Williamsburg Collegiate Principal Julie Trott uses clickers in her math class in a similar manner. When students have finished the problem set, they’ll often raise their hand and ask if they can go over and help a struggling student – something which speaks directly to the strong school culture of caring and respect. “It’s so honest and transparent,” says Trott of the system. “It takes the stigma away from a student who may have gotten a problem wrong. And Eric [Green] has really maximized the clickers’ effectiveness in the classroom.”

 

After learning the software and the capabilities of the CPS system, Green incorporated it into four separate areas of the class: the “Do Now,” homework review, independent practice, and the “exit quiz.”  Like Trott, Green cites the emotional effect on students: “There’s this social pressure when a student looks up and sees a big red dot next to his name!” He also praises an aspect of the system, which its creators do not mention on their website (www.einstruction.com): “It forces students to go back and look at their work, which is really hard to train them to do, and so important.”

 

Nathanial Wyatte III has turned to the second part of his work (clicker-free), but some of his peers are still working, plugging in answers to their clickers and checking up at their names to see how they’ve done.

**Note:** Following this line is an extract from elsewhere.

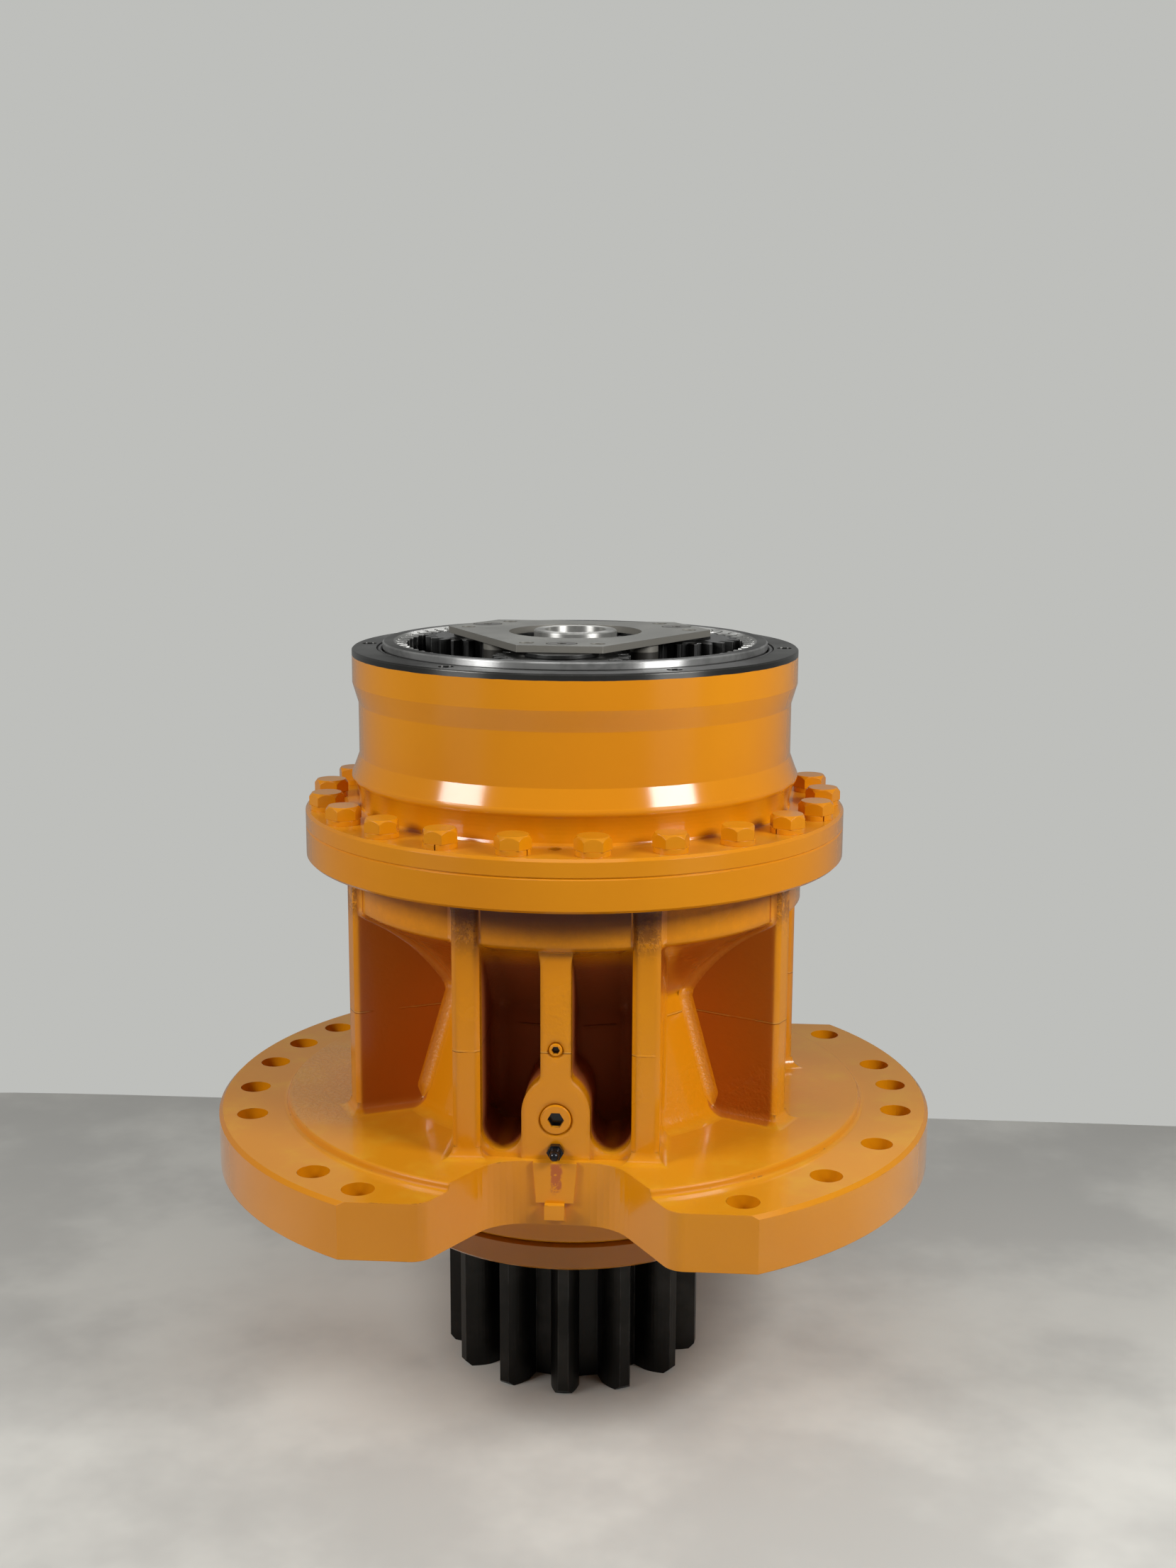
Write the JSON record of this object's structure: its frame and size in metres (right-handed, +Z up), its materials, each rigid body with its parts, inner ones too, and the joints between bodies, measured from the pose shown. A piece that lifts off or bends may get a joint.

As sixth graders, they’re just beginning to develop their work habits, and each student’s budding style can be seen clearly on the screen as boxes fill up with red or green. Some barrel along (which causes Green to mutter, as he looks at the screen, “Slow down, Jimmy!”) and make mistakes, others take their time, poring over their papers before entering their answers. Pre-clickers, Green would spend this time freely circulating through the room; now his circulation takes on a more purposeful direction. He sees that Adriana Diaz is struggling, and goes over to help. In moments, with a little guidance from Green, she’s corrected her mistake and moved onto the next problem.   

 

When asked, independently, of any downsides of the CPS clickers, Green and Trott both shrug and shake their heads. Green offers that after introducing the clickers, his class’ interim assessment scores were much higher.

 

“Maybe we’ll realize in the future that we’ve lost something by using the clickers,” says Trott, “but at this point, it certainly doesn’t look that way.”